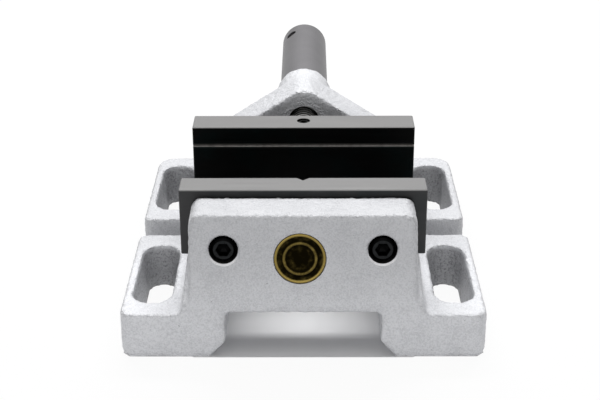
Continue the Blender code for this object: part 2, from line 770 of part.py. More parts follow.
def base_casting():
    """The one-piece cast body."""
    body = ear_plate()
    join(body, core_block(), upright_block(), end_wall(), hub_drum())
    cut(body, *under_channel(), *ear_slots())
    cut(body, *front_screw_bores(), badge_recess(), *hub_bores())


def badge():
    """A plain round brass plate with a raised rim and a raised ring in its field."""
    radius = BADGE_DIAMETER / 2
    field = radius - BADGE_RIM_WIDTH
    ring_outer = field - 2 * BADGE_RIM_WIDTH
    ring_inner = ring_outer - BADGE_RIM_WIDTH
    floor = BADGE_THICKNESS - BADGE_FIELD_DEPTH
    profile = [
        (0, floor),
        (ring_inner, floor),
        (ring_inner, BADGE_THICKNESS),
        (ring_outer, BADGE_THICKNESS),
        (ring_outer, floor),
        (field, floor),
        (field, BADGE_THICKNESS),
        (radius, BADGE_THICKNESS),
        (radius, 0),
        (0, 0),
    ]
    start = badge_seat(BADGE_THICKNESS - BADGE_PROUD)
    turned("badge_plate", profile, ROUND_SIDES, badge_axis(), start, BRASS)


def jaw_bar(name, front, rear, carrier=None):
    """A jaw's steel bar across the ways, with all its edges broken."""
    half_width = JAW_WIDTH / 2
    outline = box_outline(front, JAW_BOTTOM, rear, JAW_TOP)
    shape = prism_shape(outline, -half_width, half_width, "X")
    round_edges(shape, lambda first, second: True, JAW_EDGE_CHAMFER, 1)
    return from_bmesh(name, shape, BLACKENED_STEEL, carrier)


def front_jaw():
    """The fixed jaw's steel bar, with an upright prism groove and two tapped holes."""
    jaw = jaw_bar("front_jaw", FRONT_JAW_FRONT, FRONT_JAW_REAR)
    half_groove = UPRIGHT_PRISM_WIDTH / 2
    reach = OVERRUN * UPRIGHT_PRISM_DEPTH / half_groove
    groove = [
        (0, FRONT_JAW_REAR - UPRIGHT_PRISM_DEPTH),
        (half_groove + OVERRUN, FRONT_JAW_REAR + reach),
        (-half_groove - OVERRUN, FRONT_JAW_REAR + reach),
    ]
    low = JAW_BOTTOM - OVERRUN
    high = JAW_TOP + OVERRUN
    cut(jaw, prism("upright_prism_groove", groove, low, high, "Z"))
    hole = SCREW_DIAMETER + 2 * SEAT_GAP
    depth = OVERRUN + SCREW_GRIP + SCREW_TIP_ROOM
    for side, sign in both_sides():
        x = sign * FRONT_SCREW_SPACING / 2
        start = (x, FRONT_JAW_FRONT - OVERRUN, FRONT_SCREW_HEIGHT)
        cut(jaw, rod(f"front_jaw_tapping_{side}", hole, depth, (0, 1, 0), start))


def cap_screw(name, seat, axis, shank, carrier=None):
    """A socket cap screw whose head stands on its seat, out along the axis."""
    radius = SCREW_DIAMETER / 2
    head = SCREW_HEAD_DIAMETER / 2
    profile = [
        (0, SCREW_HEAD_HEIGHT),
        (head - SCREW_HEAD_CHAMFER, SCREW_HEAD_HEIGHT),
        (head, SCREW_HEAD_HEIGHT - SCREW_HEAD_CHAMFER),
        (head, 0),
        (radius, 0),
        (radius, SCREW_HEAD_CHAMFER - shank),
        (radius - SCREW_HEAD_CHAMFER, -shank),
        (0, -shank),
    ]
    screw = turned(name, profile, SMALL_SIDES, axis, seat, BLACK_SCREW_STEEL, carrier)
    mouth = Vector(seat) + Vector(axis) * SCREW_HEAD_HEIGHT
    socket = hexagon(f"{name}_socket", SCREW_SOCKET_FLATS, SCREW_SOCKET_DEPTH, axis, mouth)
    cut(screw, socket)


def front_jaw_screws():
    """The two cap screws that hold the front jaw from the front of the casting."""
    seat = FRONT_SCREW_SEAT - SEAT_GAP
    shank = FRONT_JAW_FRONT + SCREW_GRIP - seat
    for side, sign in both_sides():
        where = (sign * FRONT_SCREW_SPACING / 2, seat, FRONT_SCREW_HEIGHT)
        cap_screw(f"front_jaw_screw_{side}", where, (0, -1, 0), shank)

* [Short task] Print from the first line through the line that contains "badge_axis(), start, BRASS)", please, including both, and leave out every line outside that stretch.

* [Answer to the problem]
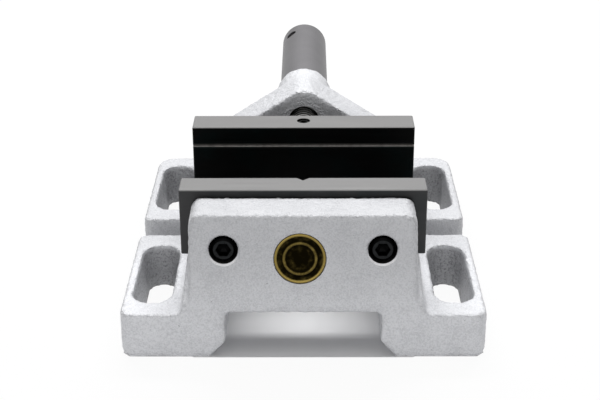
Continue the Blender code for this object: part 2, from line 770 of part.py. More parts follow.
def base_casting():
    """The one-piece cast body."""
    body = ear_plate()
    join(body, core_block(), upright_block(), end_wall(), hub_drum())
    cut(body, *under_channel(), *ear_slots())
    cut(body, *front_screw_bores(), badge_recess(), *hub_bores())


def badge():
    """A plain round brass plate with a raised rim and a raised ring in its field."""
    radius = BADGE_DIAMETER / 2
    field = radius - BADGE_RIM_WIDTH
    ring_outer = field - 2 * BADGE_RIM_WIDTH
    ring_inner = ring_outer - BADGE_RIM_WIDTH
    floor = BADGE_THICKNESS - BADGE_FIELD_DEPTH
    profile = [
        (0, floor),
        (ring_inner, floor),
        (ring_inner, BADGE_THICKNESS),
        (ring_outer, BADGE_THICKNESS),
        (ring_outer, floor),
        (field, floor),
        (field, BADGE_THICKNESS),
        (radius, BADGE_THICKNESS),
        (radius, 0),
        (0, 0),
    ]
    start = badge_seat(BADGE_THICKNESS - BADGE_PROUD)
    turned("badge_plate", profile, ROUND_SIDES, badge_axis(), start, BRASS)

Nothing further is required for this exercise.